Aim of the exercise >> Identify and copy all lines of the material where the string "three" is found.
** START **
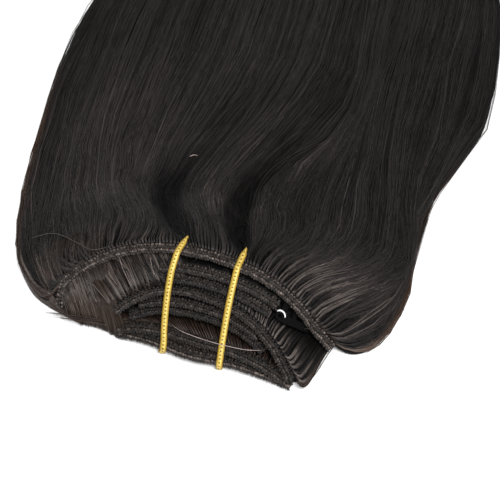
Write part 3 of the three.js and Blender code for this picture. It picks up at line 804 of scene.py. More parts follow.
def strand_mesh(name, paths, radius, tone, thin):
    """Closed three-sided strands along paths of (strand, point, 3), as one mesh."""
    count, length = paths.shape[:2]
    tangent = np.gradient(paths, axis=1)
    tangent /= np.linalg.norm(tangent, axis=-1, keepdims=True) + 1e-9
    side = np.cross(tangent, [0, 0, 1])
    side /= np.linalg.norm(side, axis=-1, keepdims=True) + 1e-9
    normal = np.cross(side, tangent)
    rings = [paths + radius[..., None] * (math.cos(a) * side + math.sin(a) * normal)
             for a in (math.pi / 2, math.pi * 7 / 6, math.pi * 11 / 6)]
    points = np.stack(rings, 2)
    base = (np.arange(count)[:, None] * length + np.arange(length - 1)) * 3
    walls = []
    for a, b in ((0, 1), (1, 2), (2, 0)):
        walls.append(np.stack([base + a, base + a + 3, base + b + 3, base + b], -1).reshape(-1, 4))
    start = np.arange(count) * length * 3
    end = start + (length - 1) * 3
    caps = np.concatenate([np.stack([start, start + 1, start + 2], -1),
                           np.stack([end + 2, end + 1, end], -1)])
    spread = lambda v: np.repeat(np.broadcast_to(v, (count, length))[..., None], 3, -1)
    return make_mesh(name, points.reshape(-1, 3), [np.concatenate(walls), caps], material_for("strand"),
                     {"tone": spread(tone), "thin": spread(thin)})


def strands(sheaf, k, u, runs, seed, lift=(-0.9, 0.5), width=0.4, clump=0.5, wave=1.0):
    """Loose strands over a weft's hair: their paths, radii, tones with painted sheen and shade, and how thin
    the hair is there.
    """
    rng = np.random.default_rng(seed)
    count = len(u)
    number = np.arange(count)[:, None]
    u = np.broadcast_to(u[:, None], (count, len(runs)))
    run = np.broadcast_to(runs, u.shape)
    broad = 46 if k == TOP else 26
    _, _, root_lock = gather(u, 0, ROOT_LOCKS[k], 11 + k)
    lasting = 0.42 + 0.3 * ripple(root_lock * 1.13, 0.5, 55 + k)
    leaving = smooth(run, 0, 0.1)
    pinch = clump * (1 - leaving) + 0.5 * clump * leaving * (1 - smooth(run, 0.1, lasting + 0.1))
    gathered, root_place, root_lock = gather(u, pinch, ROOT_LOCKS[k], 11 + k)
    side = smooth(np.abs(u), 0.2, 0.65)
    tufts = ROOT_LOCKS[k] * 0.36
    _, tuft_place, tuft = gather(u, 0, tufts, 71 + k)
    outer = 0.3 + 0.7 * side
    held = smooth(run, 0.02, 0.1) * (1 - smooth(run, 0.2, 0.6)) * outer
    gathered = gathered - tuft_place / tufts * 0.18 * held
    parted = smooth(np.abs(tuft_place), 0.6, 1) * (0.7 + 0.6 * ripple(tuft * 1.9, 0.5, 72 + k)) * outer
    parted = parted * smooth(run, 0, 0.03) * (1 - smooth(run, 0.16, 0.45))
    _, place, lock = gather(u, 0, broad, 31 + k)
    drawn = 0.1 * smooth(run, 0.2, 0.8) + 0.3 * smooth(run, 1.6, 2)
    lean = 0.018 * ripple(u * 9 + 20, run * 1.6, 8) * smooth(run, 0.1, 0.6)
    fine = 0.014 * ripple(root_lock * 1.37, run * 4, seed + 5) * smooth(run, 0.02, 0.4)
    stray = (rng.normal(0, 0.016, (count, 1)) * smooth(run, 0.03, 0.9)
             * ripple(number * 0.37, run * 4, seed + 2))
    placed = np.clip(gathered - place / broad * drawn + (lean + fine) * wave + stray, -1.01, 1.01)
    extra = -9 * np.abs(place) + 5 * ripple(lock, 0.5, 77 + k) + rng.normal(0, 5, (count, 1))
    x, y = sheaf.plan(k, placed, run, extra)
    if k == TOP:
        crimp = (0.8 * np.sin(y / 7.5 + 9 * ripple(u * 6 + 9, 0.5, 9))
                 + 0.4 * np.sin(y / 4.1 + root_lock * 0.6))
        own_crimp = rng.normal(0, 0.5, (count, 1)) * np.sin(y / 9 + 6 * rng.uniform(0, 1, (count, 1)))
        crimp = crimp * smooth(y, 20, 60) + own_crimp
        x = x + crimp * smooth(y, 5, 30) * (1 - 0.5 * smooth(y, 120, 260)) * wave
        for tie in sheaf.ties.values():
            x = x - (x - tie) * 0.5 * np.exp(-((x - tie) / 7) ** 2) * np.exp(-((y - 8) / 6) ** 2)
    top = np.maximum(sheaf.surface(k, x, y, run)[0], 0.6)
    high = rng.uniform(*lift, (count, 1)) + 0.25 * ripple(number * 0.71, run * 6, seed + 3)
    grown = smooth(run, 0.04, 0.4)
    far = 1 - 0.65 * smooth(run, 0.8, 1.3) if k == TOP else 1
    furrow = (0.35 * np.abs(place) ** 3 * grown * far
              + 0.7 * root_place ** 2 * (1 - smooth(run, 0.2, 0.6)) * smooth(run, 0, 0.03))
    furrow = (furrow + 0.9 * parted
              - 0.5 * ripple(root_lock * 2.3, 0.5, 66 + k)
              * smooth(run, 0.02, 0.15) * (1 - smooth(run, 0.4, 0.9)))
    z = (top - furrow + high * np.clip(grown + 0.3, 0, 1)
         + 0.5 * smooth(run, 0, 0.05) * (1 - smooth(run, 0.1, 0.5)))
    taper = np.clip((runs[-1] - run) / 0.2, 0.25, 1) * np.clip(0.8 + run * 3, 0, 1)
    radius = width / 2 * rng.uniform(0.65, 1.3, (count, 1)) * taper
    z = np.maximum(z, radius + 0.15)
    right = side * (u > 0)
    near = 1 - smooth(run, 0.06 + 0.12 * side + 0.15 * right, 0.2 + 0.45 * side + 0.35 * right)
    if k < TOP:
        near = 1 - smooth(run, 0.15, 0.5)
    sheen = (0.1 + 0.34 * side) * np.where(u < 0, 0.42, 1) * near * rng.uniform(0.3, 1.5, (count, 1))
    sheen = sheen * (1 if k == TOP else 1.7 if k == WIDE_ARCH else 0)
    shadow = 0.75 * parted
    if k < TOP:
        dark_x, dark_y, radius_of_dark = SIDE_SHADOW
        shadow = shadow + 0.05 + np.exp(-((x - dark_x) ** 2 + (y - dark_y) ** 2) / radius_of_dark ** 2)
    tone = 0.09 + 0.42 * rng.beta(1.6, 2.6, (count, 1)) + 0.08 * ripple(root_lock * 0.9, run * 2, seed + 4)
    tone = tone + 0.14 * ripple(number * 0.57, run * 9, seed + 9)
    tone = tone + 0.24 * rng.uniform(0, 1, (count, 1)) ** 8
    tone = tone + sheen * (1 - 0.9 * root_place ** 2 + 0.5 * ripple(root_lock * 1.9, 0.5, seed + 6))
    if k == TOP:
        grip = smooth(run, 0, 0.05) * (1 - smooth(run, 0.3, 0.7))
        tone = tone + (0.24 * ripple(tuft * 2.1, run * 2, 73) - 0.04) * grip
        # Painted shade in the valleys of the pile, and painted glints on its swells.
        rise = sheaf.rise(x, y)
        tone = tone - 1.0 * np.clip(-rise / 6, 0, 1)
        glint = 0.06 + 0.5 * rng.uniform(0, 1, (count, 1)) ** 6
        tone = tone + glint * np.clip(rise / 3, 0, 1) * smooth(y, 15, 40)
        # Painted sheen on the left half of the far hair.
        tone = tone + 0.1 * smooth(-u, 0.3, 0.6) * smooth(y, 15, 50) * (1 - smooth(y, 130, 220))
        tone = tone + 0.05 * ripple(x / 26, y / 40, 61) - 0.05 * smooth(u, -0.1, 0.3)
    tone = np.clip(tone - shadow, 0, 1)
    edge = smooth(np.abs(placed), 0.98, 1.01)
    thin = 0.42 * edge * (1 - smooth(y, 100, 160)) + 0.4 * smooth(run, 1.9, 2.0)
    if k <= MOUTH_ABOVE:
        thin = thin + 0.22 * (1 - smooth(y, -28, -12))
    return np.stack([x, y, z], -1), radius, tone, np.clip(thin, 0, 1)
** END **
Result below >>
Write part 3 of the three.js and Blender code for this picture. It picks up at line 804 of scene.py. More parts follow.
    """Closed three-sided strands along paths of (strand, point, 3), as one mesh."""